Forum Discussion
I think you are referring to external memory bandwidth and not PCI-E bandwidth because PCI-E bandwidth is determined by the physical features of the PCI-E connection on your FPGA board and motherboard (number of lanes and PCI-E version) and its effective throughput is determined by multiple factors such as the size of your data transfer and the efficiency of the PCI-E driver; these are not really factors that can be controlled by the programmer.
Assuming that you refer to external memory bandwidth, then your problem has a simple solution: you need to use loop unrolling to vectorize your single work-item kernel. Loop unrolling will not only increase the amount of computation that is done by your kernel per cycle, it will also lead to consecutive memory accesses in your loop being coalesced into larger accesses by the compiler which will result in better utilization of the external memory bandwidth. Loop unrolling in single work-item kernels gives a behavior similar to the SIMD attribute in NDRange kernels.
Well, things have gotten weirder.
The error I posted above is coming from legacy emulation on my local compute server using aoc 20.1.
We don't have fast emulation working yet on our local server.
On the dev cloud, where can use fast emulation, I'm uniformly getting a seg fault, as I described above. In addition, I noticed today that one of my kernels reports a compute ID of -1 a few print statements before the seg fault.
However, also on the dev cloud, if I use legacy emulation with num_compute_units=1, it works. My program runs and declares PASS on valid answers.
If I run on the dev cloud with num_compute_units=2, legacy emulation mostly works, but it hangs without completing. Fast emulation seg faults as before.

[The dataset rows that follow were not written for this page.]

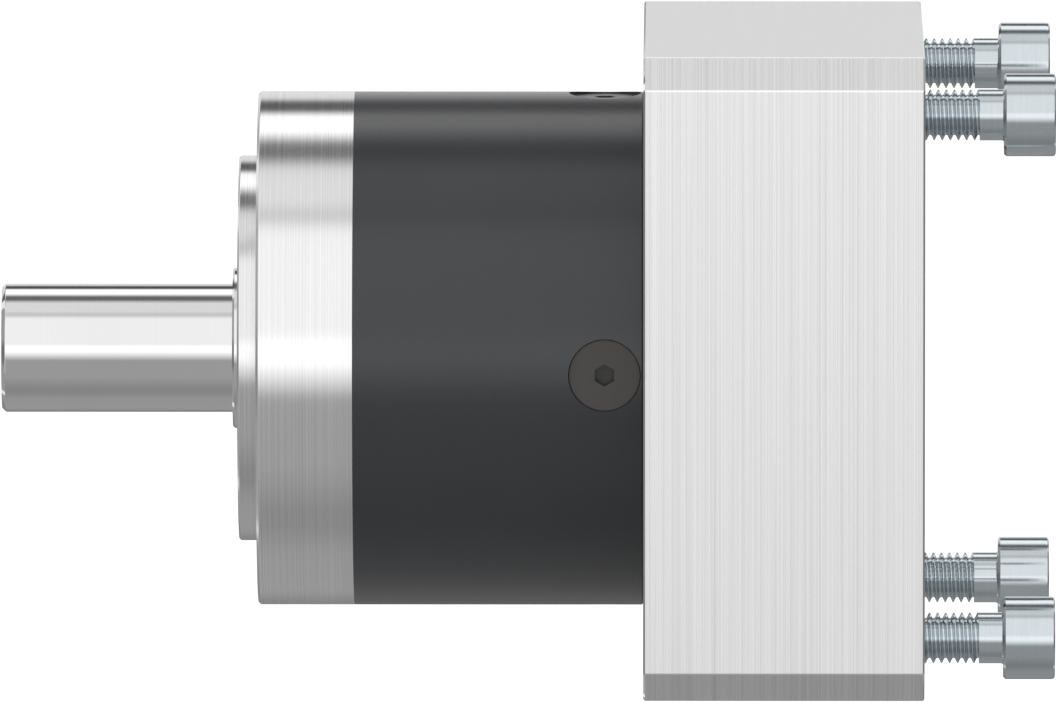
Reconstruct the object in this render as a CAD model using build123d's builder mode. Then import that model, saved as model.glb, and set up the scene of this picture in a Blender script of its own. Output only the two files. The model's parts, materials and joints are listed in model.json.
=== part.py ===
from build123d import *
import os
from math import atan, cos, degrees, pi, radians, sin, sqrt, tan

# Inline planetary gearbox with a square motor adapter. All sizes are in millimetres.
# The gearbox turns about X. X 0 is the output flange's mounting face, the output shaft points
# to -X and the motor side to +X. Z is up, and -Y is the side that the viewer faces.

# Output shaft
shaft_diameter = 20
shaft_length = 36
shaft_end_chamfer = 0.6
journal_diameter = 25
collar_height = 1
collar_bevel = 0.3
centre_hole_radius = 2.5
centre_hole_depth = 16
hole_countersink = 0.6

# Output flange and ring gear housing
housing_wall = 8
body_end_bevel = 0.25
pilot_diameter = 60
pilot_height = 3
pilot_bevel = 0.3
flange_thickness = 15
flange_bevel = 0.4
bolt_edge_distance = 5
bolt_hole_radius = 2.5
bolt_hole_depth = 11
bolt_count = 4

# Gears: one stage, the ring gear stands still and the three planets drive the output shaft
gear_module = 1.25
pressure_angle = 20
sun_teeth = 12
planet_teeth = 18
planet_count = 3
planet_width = 12
tooth_backlash = 0.14
root_depth_factor = 1.25
tip_relief = 0.03
ring_tip_relief = 0.09
ring_tooth_overhang = 1.5
spigot_step = 0.4375

# Planet carrier
carrier_disc_thickness = 5
carrier_plate_thickness = 4
carrier_rim_gap = 1
carrier_face_gap = 0.5
carrier_shoulder_step = 2
post_diameter = 12
post_inset = 0.4
pin_diameter = 8
pin_seat_depth = 4
pin_end_recess = 0.2
roller_diameter = 2
roller_count = 15
roller_end_gap = 0.35
washer_thickness = 0.45
washer_axial_gap = 0.05
washer_rim_width = 5.5
carrier_bore_gap = 2.25

# Output bearings, two alike side by side, and their circlips
output_bearing_outer = 42
output_bearing_width = 9
output_ball_diameter = 4.8
output_ball_count = 14
bearing_spacer_width = 1
bearing_shoulder = 1.8
bearing_shoulder_height = 3.5
circlip_groove_step = 0.55
shaft_circlip_thickness = 1.2
shaft_circlip_width = 2.9
housing_circlip_thickness = 1.75
housing_groove_step = 1.25
housing_circlip_width = 3
circlip_opening = 7
circlip_lug_radius = 1.7
circlip_lug_hole_radius = 0.9
spigot_lip_length = 0.75

# Input bearing
input_bearing_outer = 42
input_bearing_width = 7
input_ball_diameter = 3.5
input_ball_count = 18
input_lip_width = 1
input_lip_step = 2
input_nose_length = 1
plate_to_flange_gap = 1

# Details common to the ball bearings
groove_gap = 0.1
ring_land_share = 0.24
cage_wall_share = 0.15
cage_side_gap = 1

# Shaft seals and O-rings
output_seal_outer = 38
output_seal_width = 7
output_seal_recess = 0.2
input_seal_outer = 42
input_seal_width = 7
seal_case_wall = 0.8
seal_lip_wall = 0.9
seal_lip_rise = 1
seal_spring_radius = 0.7
seal_spring_share = 0.62
oring_groove_depth = 1.3
oring_groove_width = 2
oring_edge_width = 0.8

# Input flange
input_rim_wall = 3.2
input_rim_start_gap = 1

# Sun shaft and clamping hub
hub_diameter = 30
motor_shaft_diameter = 19
motor_shaft_length = 40
motor_shaft_end_gap = 1.5
hub_recess = 7.5
hub_collar_step = 1.5
hub_slit_width = 1.5
hub_slit_length = 16
neck_diameter = 14
journal_lead = 0.8
clamp_ring_wall = 10
clamp_ring_width = 12
clamp_ring_setback = 1
clamp_slit_width = 2
clamp_screw_outset = 0.5
clamp_screw_seat = 6
clamp_screw_length = 16

# Motor adapter
adapter_size = 100
adapter_length = 43.5
adapter_corner_width = 4.7
adapter_edge_break_radius = 0.2
adapter_end_bevel = 0.3
adapter_floor_thickness = 10
adapter_cavity_diameter = 74
adapter_nose_wall = 3
seal_shoulder_length = 1
motor_pilot_diameter = 95
motor_pilot_depth = 4
access_hole_radius = 6
access_plug_length = 8
access_plug_recess = 0.3

# Screws
screw_pattern_turn = 45
socket_corner_turn = 30
motor_bolt_circle_diameter = 115
motor_screw_count = 4
motor_thread_radius = 3.6
motor_shank_radius = 3.95
motor_shank_length = 3.75
motor_screw_length = 30
motor_screw_gap_length = 12.2
motor_head_radius = 6.4
motor_head_height = 8
motor_head_rounding = 0.5
motor_hole_depth = 21.5
motor_socket_width = 6
radial_screw_count = 4
radial_screw_radius = 2.5
radial_head_radius = 5.6
radial_screw_engagement = 8.4
radial_socket_width = 3
radial_socket_depth = 2.2
radial_screw_end_distance = 6
adapter_screw_count = 4
adapter_screw_circle_diameter = 54
adapter_screw_radius = 2.5
adapter_screw_length = 12
adapter_head_radius = 4.25
adapter_head_height = 5
adapter_head_recess = 0.3
adapter_socket_width = 4
carrier_screw_radius = 2
carrier_head_radius = 4
carrier_screw_length = 12
carrier_socket_width = 2.5
carrier_socket_depth = 1.5
clamp_screw_radius = 3
clamp_head_radius = 5
clamp_head_height = 6
clamp_socket_width = 5

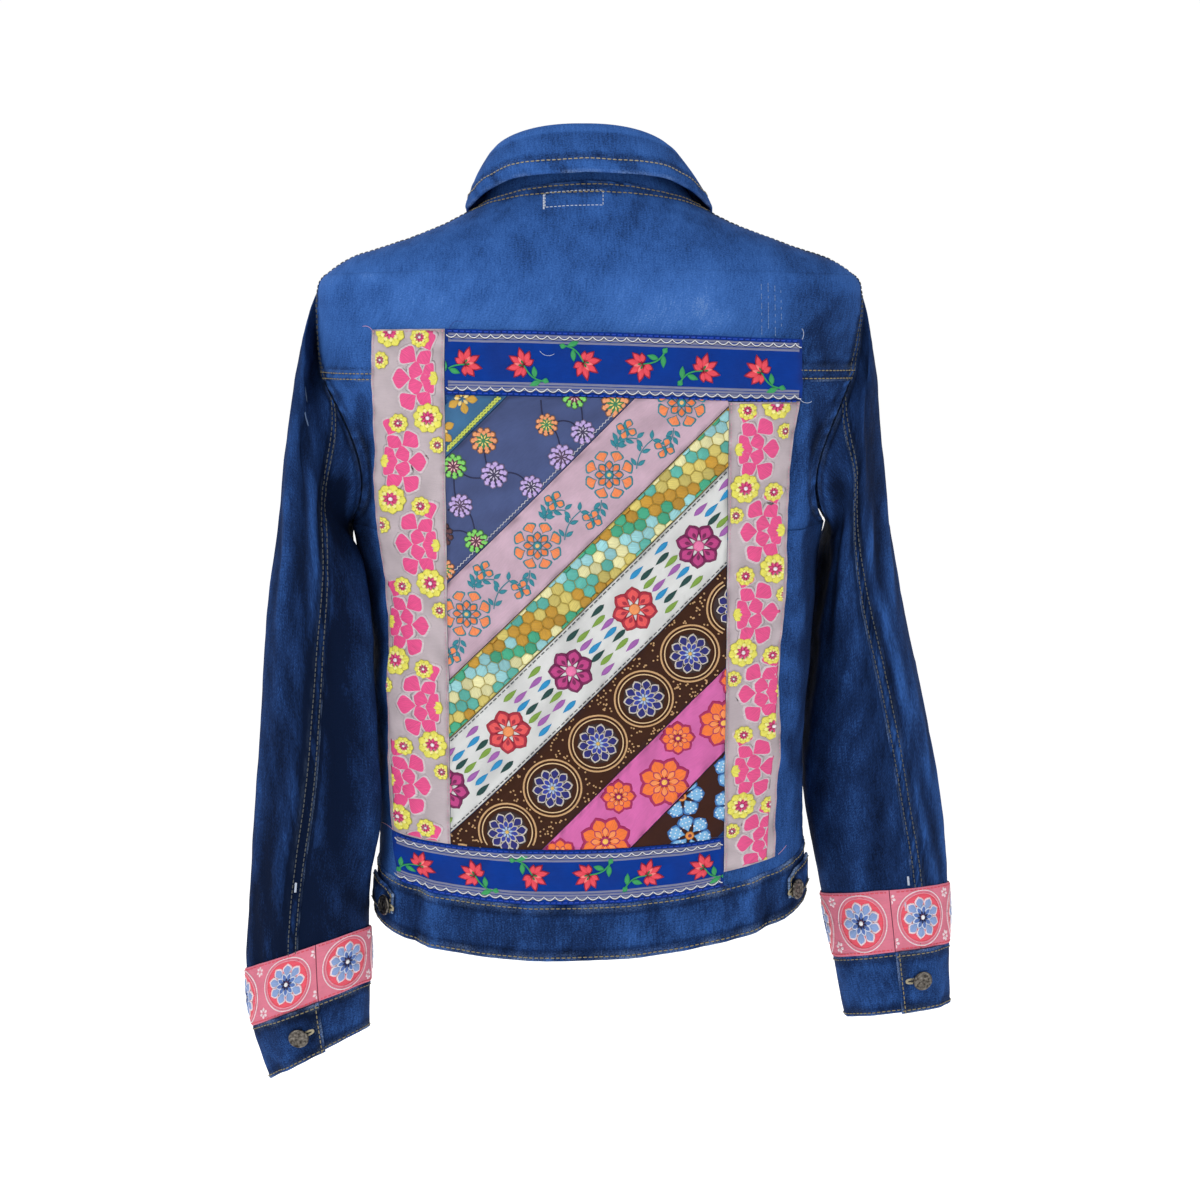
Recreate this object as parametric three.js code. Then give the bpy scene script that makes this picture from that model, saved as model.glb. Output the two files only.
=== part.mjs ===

So anyhow. I'm going to hunt for more clues.
- HRZ5 years ago
Frequent Contributor
I am not sure if this is an artifact in your snippet but it seems you are reading from and writing to channels with the same ID as the compute unit (albeit with different channel names). One would typically read from a previous compute unit and write to a following one, you should not read from and write to the same channel ID in the same compute unit. Another potential pitfall is channel ordering; the compiler will freely re-order channel operations and if there is a cycle of channels in your design, you can potentially run into a dead-lock unless you enforce channel re-ordering using barriers as described in Intel's documentation. Finally, it seems v20.1 is quite problematic based on reports from you and other people in the forum, you might want to consider switching to v19.4 on your local machine and see if you would run into the same problems. Assuming that you can create a minimal example that reproduces the issue and post it here, it will be easier to find potential issues in the code.